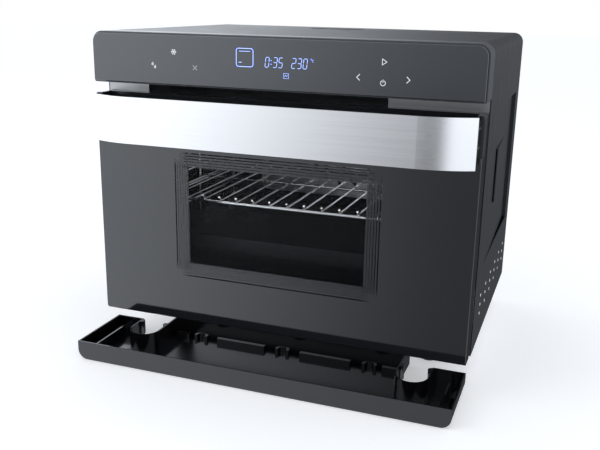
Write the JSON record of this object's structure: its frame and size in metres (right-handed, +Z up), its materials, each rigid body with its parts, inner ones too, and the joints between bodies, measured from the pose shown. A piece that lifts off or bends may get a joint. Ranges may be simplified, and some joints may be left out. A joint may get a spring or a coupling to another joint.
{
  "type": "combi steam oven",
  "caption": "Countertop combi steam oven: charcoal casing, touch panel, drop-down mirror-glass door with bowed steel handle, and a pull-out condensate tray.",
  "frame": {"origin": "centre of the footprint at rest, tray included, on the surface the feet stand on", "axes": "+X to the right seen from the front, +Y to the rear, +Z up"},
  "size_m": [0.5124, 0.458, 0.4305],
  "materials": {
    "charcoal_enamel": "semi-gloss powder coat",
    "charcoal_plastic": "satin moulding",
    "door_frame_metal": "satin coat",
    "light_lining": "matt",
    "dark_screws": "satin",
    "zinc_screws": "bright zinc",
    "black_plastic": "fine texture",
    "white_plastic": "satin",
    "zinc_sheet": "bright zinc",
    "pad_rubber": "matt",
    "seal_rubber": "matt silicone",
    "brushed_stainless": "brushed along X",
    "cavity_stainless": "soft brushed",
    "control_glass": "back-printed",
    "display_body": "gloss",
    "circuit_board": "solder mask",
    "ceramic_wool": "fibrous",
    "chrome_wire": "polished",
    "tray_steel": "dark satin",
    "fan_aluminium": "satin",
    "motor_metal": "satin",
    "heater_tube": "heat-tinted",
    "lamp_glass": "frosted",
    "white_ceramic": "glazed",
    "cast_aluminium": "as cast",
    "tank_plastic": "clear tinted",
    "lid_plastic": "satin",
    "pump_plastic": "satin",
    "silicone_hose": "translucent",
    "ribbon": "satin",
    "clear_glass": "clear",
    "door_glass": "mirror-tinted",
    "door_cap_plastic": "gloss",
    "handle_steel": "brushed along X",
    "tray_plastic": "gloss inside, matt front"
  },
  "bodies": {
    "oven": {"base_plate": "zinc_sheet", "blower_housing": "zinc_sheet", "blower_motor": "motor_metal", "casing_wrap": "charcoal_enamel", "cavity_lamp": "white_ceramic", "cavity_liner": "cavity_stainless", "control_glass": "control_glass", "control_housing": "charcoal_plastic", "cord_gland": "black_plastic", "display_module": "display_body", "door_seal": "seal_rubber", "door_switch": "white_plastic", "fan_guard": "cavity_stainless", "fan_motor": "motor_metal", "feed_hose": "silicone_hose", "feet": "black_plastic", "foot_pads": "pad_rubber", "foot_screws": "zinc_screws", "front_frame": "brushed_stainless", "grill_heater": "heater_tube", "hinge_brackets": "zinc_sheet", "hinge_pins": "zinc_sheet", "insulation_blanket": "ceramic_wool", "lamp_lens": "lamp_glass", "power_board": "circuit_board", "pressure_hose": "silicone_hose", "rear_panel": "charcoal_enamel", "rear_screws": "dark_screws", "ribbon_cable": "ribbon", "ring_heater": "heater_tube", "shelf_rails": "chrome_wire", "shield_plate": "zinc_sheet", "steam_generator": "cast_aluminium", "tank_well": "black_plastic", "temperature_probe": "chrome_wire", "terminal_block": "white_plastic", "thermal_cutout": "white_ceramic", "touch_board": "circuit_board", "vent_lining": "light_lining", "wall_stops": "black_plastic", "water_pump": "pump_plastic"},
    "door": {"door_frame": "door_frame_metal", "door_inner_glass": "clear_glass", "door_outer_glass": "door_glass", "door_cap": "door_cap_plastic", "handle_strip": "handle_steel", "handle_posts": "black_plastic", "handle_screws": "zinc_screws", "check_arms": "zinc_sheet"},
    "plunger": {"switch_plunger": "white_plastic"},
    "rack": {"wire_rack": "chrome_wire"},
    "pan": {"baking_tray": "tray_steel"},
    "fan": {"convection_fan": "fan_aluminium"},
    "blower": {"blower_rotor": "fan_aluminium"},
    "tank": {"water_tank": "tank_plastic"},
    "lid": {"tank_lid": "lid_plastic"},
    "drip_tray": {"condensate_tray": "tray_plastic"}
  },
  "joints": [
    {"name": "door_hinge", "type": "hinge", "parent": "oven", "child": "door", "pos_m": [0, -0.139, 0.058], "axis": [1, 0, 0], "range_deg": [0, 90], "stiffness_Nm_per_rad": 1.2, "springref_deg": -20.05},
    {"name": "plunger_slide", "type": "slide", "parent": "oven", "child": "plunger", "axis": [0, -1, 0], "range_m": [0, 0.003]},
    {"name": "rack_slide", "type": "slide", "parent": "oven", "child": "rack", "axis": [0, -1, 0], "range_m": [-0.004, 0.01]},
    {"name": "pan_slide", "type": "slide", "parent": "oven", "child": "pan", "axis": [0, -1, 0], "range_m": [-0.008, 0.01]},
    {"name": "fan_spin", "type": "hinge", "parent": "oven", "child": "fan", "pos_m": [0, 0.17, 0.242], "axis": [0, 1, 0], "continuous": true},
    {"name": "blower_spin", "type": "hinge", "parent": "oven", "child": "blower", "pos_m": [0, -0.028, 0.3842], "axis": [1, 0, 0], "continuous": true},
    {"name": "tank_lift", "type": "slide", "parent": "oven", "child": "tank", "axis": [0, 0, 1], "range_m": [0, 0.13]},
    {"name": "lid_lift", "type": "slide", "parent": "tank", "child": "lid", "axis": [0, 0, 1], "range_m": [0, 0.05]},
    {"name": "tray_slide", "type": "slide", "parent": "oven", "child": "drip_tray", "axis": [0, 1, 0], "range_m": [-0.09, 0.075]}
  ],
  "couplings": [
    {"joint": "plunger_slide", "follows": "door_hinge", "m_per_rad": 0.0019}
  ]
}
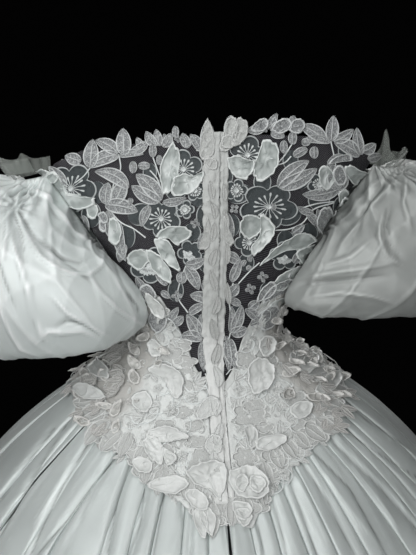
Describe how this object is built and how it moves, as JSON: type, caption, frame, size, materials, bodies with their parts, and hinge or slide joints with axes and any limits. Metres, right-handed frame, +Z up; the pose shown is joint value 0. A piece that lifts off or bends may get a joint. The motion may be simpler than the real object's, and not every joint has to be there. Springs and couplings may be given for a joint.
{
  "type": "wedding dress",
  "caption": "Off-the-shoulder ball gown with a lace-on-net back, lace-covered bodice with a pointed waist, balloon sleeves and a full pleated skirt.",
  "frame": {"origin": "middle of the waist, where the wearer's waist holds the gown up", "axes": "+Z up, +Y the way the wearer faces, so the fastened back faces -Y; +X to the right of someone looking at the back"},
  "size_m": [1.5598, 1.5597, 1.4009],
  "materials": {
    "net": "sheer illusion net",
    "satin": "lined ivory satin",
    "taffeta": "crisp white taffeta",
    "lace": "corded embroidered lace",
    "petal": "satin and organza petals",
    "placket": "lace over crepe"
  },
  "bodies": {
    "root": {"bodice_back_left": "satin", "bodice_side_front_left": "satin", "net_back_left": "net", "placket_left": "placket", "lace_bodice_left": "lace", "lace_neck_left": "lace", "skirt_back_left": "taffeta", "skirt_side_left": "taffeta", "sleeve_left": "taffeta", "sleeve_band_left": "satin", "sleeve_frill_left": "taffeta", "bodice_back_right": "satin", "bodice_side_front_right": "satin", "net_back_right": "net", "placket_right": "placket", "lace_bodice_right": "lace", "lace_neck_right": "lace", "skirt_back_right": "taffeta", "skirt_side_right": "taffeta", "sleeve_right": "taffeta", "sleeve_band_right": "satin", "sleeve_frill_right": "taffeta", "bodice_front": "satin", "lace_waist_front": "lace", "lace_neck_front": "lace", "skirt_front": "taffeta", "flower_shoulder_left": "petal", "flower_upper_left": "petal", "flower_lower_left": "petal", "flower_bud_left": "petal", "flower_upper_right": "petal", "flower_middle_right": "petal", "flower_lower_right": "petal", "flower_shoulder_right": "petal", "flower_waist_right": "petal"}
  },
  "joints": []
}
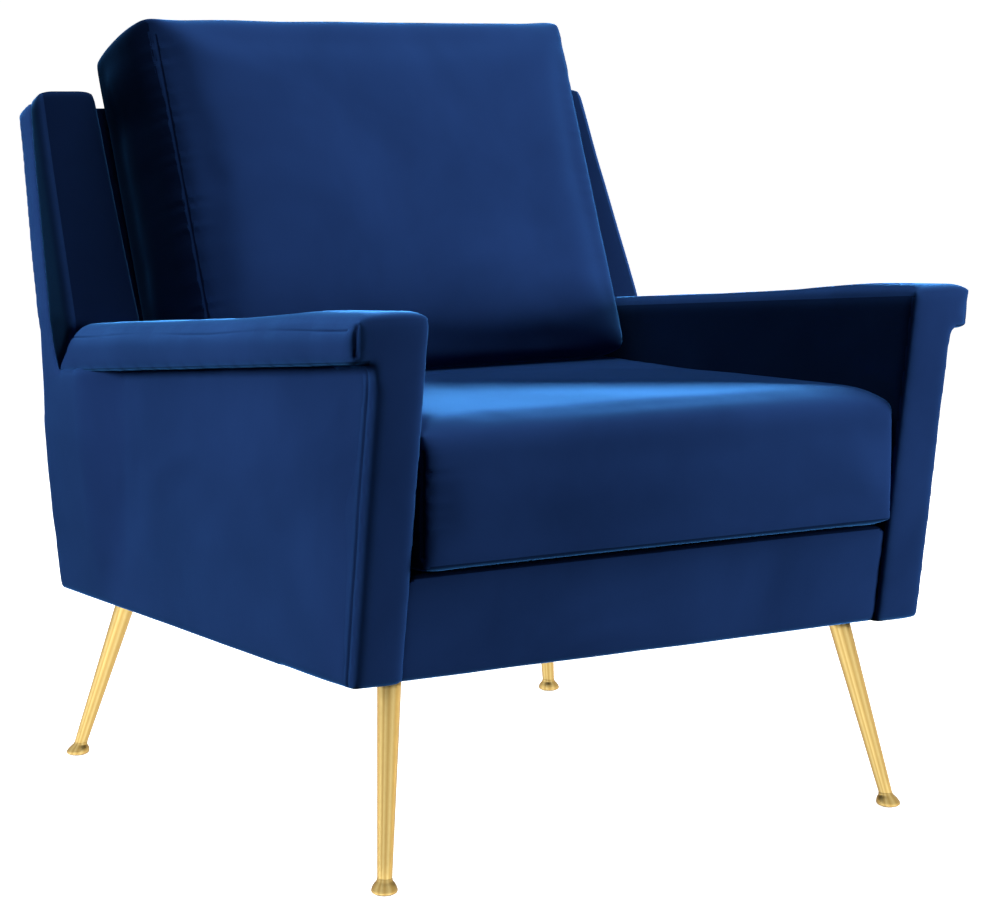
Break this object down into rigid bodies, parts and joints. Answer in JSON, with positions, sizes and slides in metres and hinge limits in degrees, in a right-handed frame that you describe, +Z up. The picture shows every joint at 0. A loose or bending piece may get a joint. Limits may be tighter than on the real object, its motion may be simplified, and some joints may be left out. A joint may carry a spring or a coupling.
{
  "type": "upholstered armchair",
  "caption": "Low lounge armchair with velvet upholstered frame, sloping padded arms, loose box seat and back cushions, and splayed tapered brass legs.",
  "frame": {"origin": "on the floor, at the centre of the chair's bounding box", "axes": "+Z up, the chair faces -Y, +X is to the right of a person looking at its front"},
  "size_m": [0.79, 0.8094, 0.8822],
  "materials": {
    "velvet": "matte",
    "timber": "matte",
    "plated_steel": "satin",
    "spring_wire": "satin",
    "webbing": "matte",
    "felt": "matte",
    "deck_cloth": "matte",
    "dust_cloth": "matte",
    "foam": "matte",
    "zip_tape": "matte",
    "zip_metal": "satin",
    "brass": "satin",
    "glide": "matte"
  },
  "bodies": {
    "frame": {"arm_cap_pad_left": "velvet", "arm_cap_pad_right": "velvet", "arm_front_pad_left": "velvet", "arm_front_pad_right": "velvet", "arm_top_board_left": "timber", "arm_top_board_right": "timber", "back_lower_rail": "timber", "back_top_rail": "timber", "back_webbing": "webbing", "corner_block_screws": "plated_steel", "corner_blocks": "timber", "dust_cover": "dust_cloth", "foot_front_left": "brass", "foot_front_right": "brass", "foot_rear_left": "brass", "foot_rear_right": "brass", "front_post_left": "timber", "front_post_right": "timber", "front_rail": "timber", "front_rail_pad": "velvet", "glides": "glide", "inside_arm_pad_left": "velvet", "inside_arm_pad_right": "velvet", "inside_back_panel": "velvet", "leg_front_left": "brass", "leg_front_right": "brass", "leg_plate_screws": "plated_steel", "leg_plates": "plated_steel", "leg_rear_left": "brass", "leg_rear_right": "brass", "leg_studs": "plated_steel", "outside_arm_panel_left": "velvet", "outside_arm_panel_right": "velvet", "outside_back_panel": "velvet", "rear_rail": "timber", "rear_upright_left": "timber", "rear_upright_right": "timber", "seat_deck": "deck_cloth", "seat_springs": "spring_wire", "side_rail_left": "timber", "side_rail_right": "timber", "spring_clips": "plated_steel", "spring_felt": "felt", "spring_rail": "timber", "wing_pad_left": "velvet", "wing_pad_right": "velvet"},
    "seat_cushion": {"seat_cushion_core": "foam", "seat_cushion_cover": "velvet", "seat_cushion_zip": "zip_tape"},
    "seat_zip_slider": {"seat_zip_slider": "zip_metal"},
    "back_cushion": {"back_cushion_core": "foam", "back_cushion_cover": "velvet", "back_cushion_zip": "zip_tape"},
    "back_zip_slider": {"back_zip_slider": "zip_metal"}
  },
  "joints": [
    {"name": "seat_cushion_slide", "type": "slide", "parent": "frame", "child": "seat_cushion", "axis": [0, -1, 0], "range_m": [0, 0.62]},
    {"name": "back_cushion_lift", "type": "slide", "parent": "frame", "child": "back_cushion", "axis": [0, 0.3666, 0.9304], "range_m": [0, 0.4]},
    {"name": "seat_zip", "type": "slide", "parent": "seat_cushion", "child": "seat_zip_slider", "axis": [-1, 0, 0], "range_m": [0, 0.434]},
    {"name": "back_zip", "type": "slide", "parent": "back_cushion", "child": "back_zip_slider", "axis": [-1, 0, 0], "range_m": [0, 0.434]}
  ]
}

=======

__REQUEST__: Above are the records. Identify each line that contains the word "handed".

__ANSWER BELOW__:
Write the JSON record of this object's structure: its frame and size in metres (right-handed, +Z up), its materials, each rigid body with its parts, inner ones too, and the joints between bodies, measured from the pose shown. A piece that lifts off or bends may get a joint. Ranges may be simplified, and some joints may be left out. A joint may get a spring or a coupling to another joint.
Describe how this object is built and how it moves, as JSON: type, caption, frame, size, materials, bodies with their parts, and hinge or slide joints with axes and any limits. Metres, right-handed frame, +Z up; the pose shown is joint value 0. A piece that lifts off or bends may get a joint. The motion may be simpler than the real object's, and not every joint has to be there. Springs and couplings may be given for a joint.
Break this object down into rigid bodies, parts and joints. Answer in JSON, with positions, sizes and slides in metres and hinge limits in degrees, in a right-handed frame that you describe, +Z up. The picture shows every joint at 0. A loose or bending piece may get a joint. Limits may be tighter than on the real object, its motion may be simplified, and some joints may be left out. A joint may carry a spring or a coupling.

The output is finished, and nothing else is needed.